The Secretariat of State's general directives would maintain ‘an attitude of superior impartiality before the armed conflict', avoid ‘manifestations that might appear either as purely political proclamations or as statements of preference towards one of the belligerent forces'.
12
But when asked for advice by the vicar cardinal of Rome, Marchetti-Selvaggiani, as to how he should behave in response to Fascist pressure to collaborate in dissuading the young from draft-dodging, the assistant secretary of state, Monsignor Giovanni Battista Montini [the future Pope Paul VI], replied with words whose meaning slid from diplomatic prudence to what was to all effects acquiescence. Montini said that one should ‘confine oneself to recommending calm and obedience to the public authorities.
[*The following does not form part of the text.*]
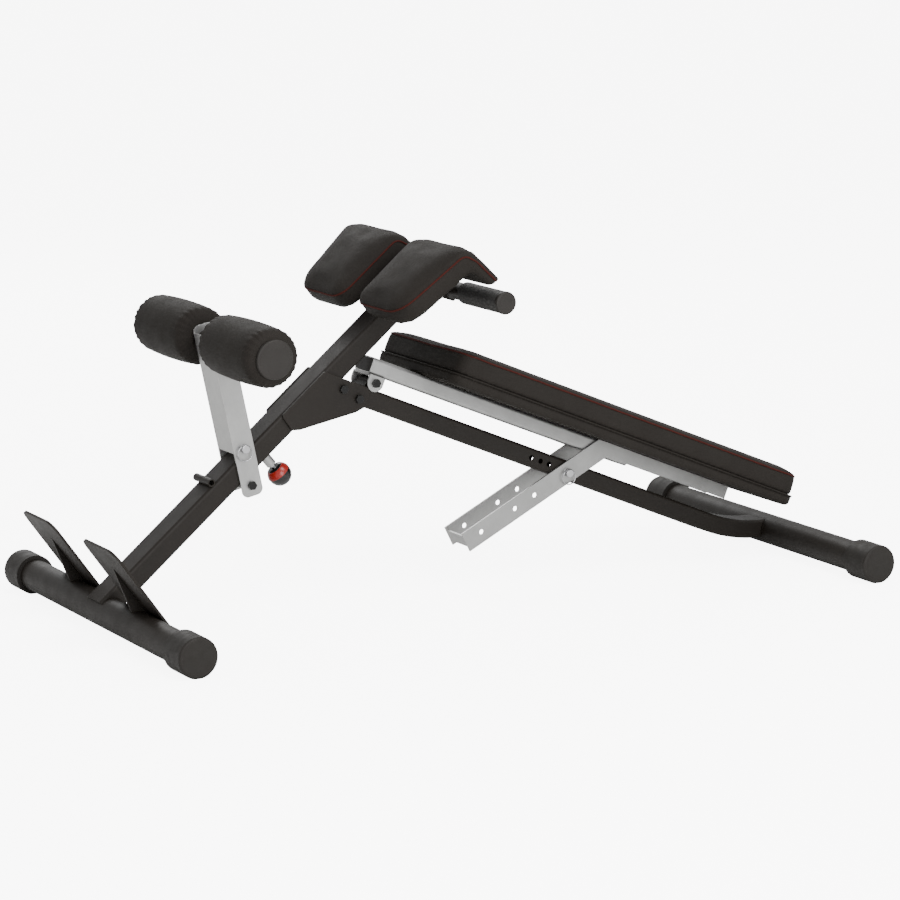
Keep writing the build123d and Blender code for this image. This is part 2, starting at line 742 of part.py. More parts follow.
def make_rest_frame():
    top = frame_low + frame_height
    tube_end = frame_length - frame_rear
    tube_up = top - frame_height / 2
    tube = box_tube(-frame_rear, tube_end, frame_width, frame_height, tube_up, frame_wall)
    plug = RectangleRounded(
        frame_width - 2 * frame_wall, frame_height - 2 * frame_wall, tube_corner - frame_wall
    )
    plug = extrude(Plane.YZ.offset(-frame_rear) * Pos(0, tube_up) * plug, plug_depth)
    nodes["rest_tube_plug"] = rest * plug
    half = brace_height / 2
    turn = radians(brace_angle)
    upper_end = brace_point(0, half)
    lower_end = brace_point(0, -half)
    upper_top = (upper_end[0] + (top - upper_end[1]) / tan(turn), top)
    lower_top = (lower_end[0] + (channel_low - lower_end[1]) / tan(turn), channel_low)
    side = make_face(
        Polyline(
            upper_end,
            upper_top,
            (channel_end, top),
            (channel_end, channel_low),
            lower_top,
            lower_end,
            close=True,
        )
    )
    inner = brace_inner_width / 2
    outer = inner + brace_thickness
    flanges = side_plate(side, inner, outer)
    flanges += mirror(flanges, about=Plane.XZ)
    web = block(tube_end, channel_end, -outer, outer, top - brace_thickness, top)
    tie = make_face(
        Polyline(
            brace_point(0, brace_notch - half),
            brace_point(brace_thickness, brace_notch - half),
            brace_point(brace_thickness, half - brace_tie_drop),
            brace_point(0, half - brace_tie_drop),
            close=True,
        )
    )
    channel = flanges + web + side_plate(tie, -outer, outer)
    for place in brace_lock_places():
        x, z = brace_point(place, 0)
        channel -= rod_across(x, z, lock_hole_radius, -outer, outer)
    board_low = top
    board_top = board_low + rest_board_thickness
    middle = rest_board_from + rest_board_length / 2
    board = extrude(
        Plane.XY.offset(board_low)
        * Pos(middle, 0)
        * RectangleRounded(rest_board_length, rest_width + 2 * rest_lip, rest_corner),
        rest_board_thickness,
    )
    board = fillet(board.edges().group_by(Axis.Z)[0], 4.0)
    screws = []
    seats = [(x, top - frame_wall) for x in rest_screws]
    seats += [(x, top - brace_thickness) for x in channel_screws]
    for x, seat in seats:
        hole = rod_up(x, 0, screw_radius + bolt_gap, seat - 1, board_top - 4)
        tube -= hole
        channel -= hole
        board -= hole
        screw = rod_up(x, 0, screw_radius, seat, board_top - 5)
        screws.append(rest * (screw + rod_up(x, 0, screw_head_radius, seat - screw_head_height, seat)))
    pad = extrude(
        Plane.XY.offset(board_top)
        * Pos(middle, 0)
        * RectangleRounded(rest_board_length - 2 * rest_lip, rest_width, rest_corner - rest_lip),
        rest_pad_thickness,
    )
    pad = fillet(pad.edges().group_by(Axis.Z)[-1], 8.0)
    nodes["rest_tube"] = rest * tube
    nodes["brace_channel"] = rest * channel
    nodes["back_board"] = rest * board
    nodes["back_pad"] = rest * pad
    nodes["back_pad_screws"] = Compound(screws)
    pin_x, pin_z = brace_point(brace_lock_places()[0], 0)
    make_lock_pin("brace_lock_pin", rest, pin_x, pin_z, outer, beam_width / 2)


make_foot("rear", 0, rear_foot_length)
make_foot("front", foot_spacing, front_foot_length)
make_foot_plates()
make_post()
make_bush()
make_beam()
make_gussets()
make_arm()
make_rollers()
make_slide()
make_plunger()
make_hip_pads()
make_carriage()
make_hinge()
make_rest_frame()

boxes = [piece.bounding_box() for piece in nodes.values()]
middle_x = (min(box.min.X for box in boxes) + max(box.max.X for box in boxes)) / 2
for name, piece in nodes.items():
    export_step(Pos(-middle_x, 0, 0) * piece, f"parts/{name}.step")

print("moved by", round(-middle_x, 3))
for title, (x, z) in {
    "arm pivot": (pivot_x, pivot_z),
    "roller axis": world_point(arm, arm_length, 0),
    "back rest hinge": (hinge_x, hinge_z),
    "plunger": world_point(post, plunger_place, -post_half),
    "handle": world_point(post, handle_along, handle_up),
}.items():
    print(title, round(x - middle_x, 3), round(z, 3))
brace_x, brace_z = brace_point(brace_lock_places()[-1], 0)
hole_turn = degrees(asin(hinge_up / lock_radii[-1])) + beam_slope
brace_turn = degrees(acos(brace_x / lock_radii[-1])) + rest_slope
print("highest lock angle", round(brace_turn - hole_turn, 3))
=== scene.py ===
import json
import math

import bmesh
import bpy
from mathutils import Matrix, Vector
from mathutils.bvhtree import BVHTree
from mathutils.kdtree import KDTree
from mathutils.noise import noise


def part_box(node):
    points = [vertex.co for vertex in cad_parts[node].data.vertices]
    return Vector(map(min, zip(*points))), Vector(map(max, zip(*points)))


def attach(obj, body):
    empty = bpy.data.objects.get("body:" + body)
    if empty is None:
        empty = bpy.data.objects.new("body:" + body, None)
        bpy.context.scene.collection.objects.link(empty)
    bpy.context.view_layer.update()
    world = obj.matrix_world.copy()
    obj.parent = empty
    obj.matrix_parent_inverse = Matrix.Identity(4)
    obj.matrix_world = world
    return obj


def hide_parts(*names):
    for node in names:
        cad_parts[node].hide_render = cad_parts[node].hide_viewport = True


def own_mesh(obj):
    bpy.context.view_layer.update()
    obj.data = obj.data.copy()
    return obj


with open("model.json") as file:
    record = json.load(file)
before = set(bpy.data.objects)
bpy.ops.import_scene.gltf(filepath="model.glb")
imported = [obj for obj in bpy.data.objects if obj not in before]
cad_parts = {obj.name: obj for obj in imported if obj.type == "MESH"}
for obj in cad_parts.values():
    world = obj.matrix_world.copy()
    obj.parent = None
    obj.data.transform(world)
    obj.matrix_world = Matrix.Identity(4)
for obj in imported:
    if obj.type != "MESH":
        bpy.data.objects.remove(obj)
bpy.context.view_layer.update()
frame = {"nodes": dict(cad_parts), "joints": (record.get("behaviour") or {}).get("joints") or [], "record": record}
joints = {joint["name"]: joint for joint in frame["joints"]}
scene = bpy.context.scene

millimetre = 0.001


# Materials


def linearColour(code):
    # An sRGB hex colour as the linear values that shaders use
    parts = [int(code[i : i + 2], 16) / 255 for i in (0, 2, 4)]
    return tuple(v / 12.92 if v <= 0.04045 else ((v + 0.055) / 1.055) ** 2.4 for v in parts) + (1,)


def addNode(tree, kind, inputs=None, **settings):
    # A node with its settings; each input is a value, a socket or a node's first output
    node = tree.nodes.new(kind)
    for name, value in settings.items():
        setattr(node, name, value)
    for key, value in (inputs or {}).items():
        if isinstance(value, bpy.types.Node):
            value = value.outputs[0]
        if isinstance(value, bpy.types.NodeSocket):
            tree.links.new(value, node.inputs[key])
        else:
            node.inputs[key].default_value = value
    return node


def startMaterial(name):
    material = bpy.data.materials.new(name)
    material.use_nodes = True
    tree = material.node_tree
    tree.nodes.clear()
    return material, tree, addNode(tree, "ShaderNodeTexCoord").outputs["Object"]


def finishMaterial(material, inputs):
    shader = addNode(material.node_tree, "ShaderNodeBsdfPrincipled", inputs)
    addNode(material.node_tree, "ShaderNodeOutputMaterial", {"Surface": shader})
    return material


def clouds(size, detail=2.0):
    # Noise inputs for features about size millimetres across
    return {"Scale": 1 / (size * millimetre), "Detail": detail}


def between(low, high):
    # Range inputs that take the middle of a noise from low to high
    return {"From Min": 0.3, "From Max": 0.7, "To Min": low, "To Max": high}


def tones(first, second):
    # Mix inputs that run from one hex colour to another
    return {6: linearColour(first), 7: linearColour(second)}


def edgeWearAndHighlightMask(tree, rounded):
    # 0 on flat faces, up to 1 where the rounded normal turns away from the real one; it paints edges lighter,
    # partly as wear and partly as a painted edge highlight
    true = addNode(tree, "ShaderNodeNewGeometry").outputs["Normal"]
    dot = addNode(tree, "ShaderNodeVectorMath", {0: rounded, 1: true}, operation="DOT_PRODUCT")
    return addNode(
        tree,
        "ShaderNodeMapRange",
        {"Value": dot.outputs["Value"], "From Min": 0.8, "From Max": 0.995, "To Min": 1.0, "To Max": 0.0},
    )


powderCoat = {
    "colour": "14100d",
    "lighter": "1b1713",
    "edgeWearAndHighlight": "37322c",
    "specular": 0.2,
    "roughness": (0.5, 0.58),
    "peel": 1.1,
    "peelDepth": 0.03,
    "edgeRound": 1.4,
}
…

To give other advice would mean entering what is still an open question.'
13

On 15 October 1943 Monsignor Ambrogio Marchioni, secretary of the nunciature in Italy, had a meeting with General Rodolfo Graziani. To the marshal's request that he take the part of, or at least express sympathy for, the cause of the Social Republic, the monsignor replied by insisting again on the neutrality of the Church and ‘still more of the Vatican', which did not permit any ‘political intervention in favour of one of the belligerents or in favour of one part of the citizens against another of the same nation'. The duty of priests, rather, was to ‘instil calm, tranquility, order, so as to ensure that ill-advised actions do not produce serious reprisals against so many innocent people or the entire population'.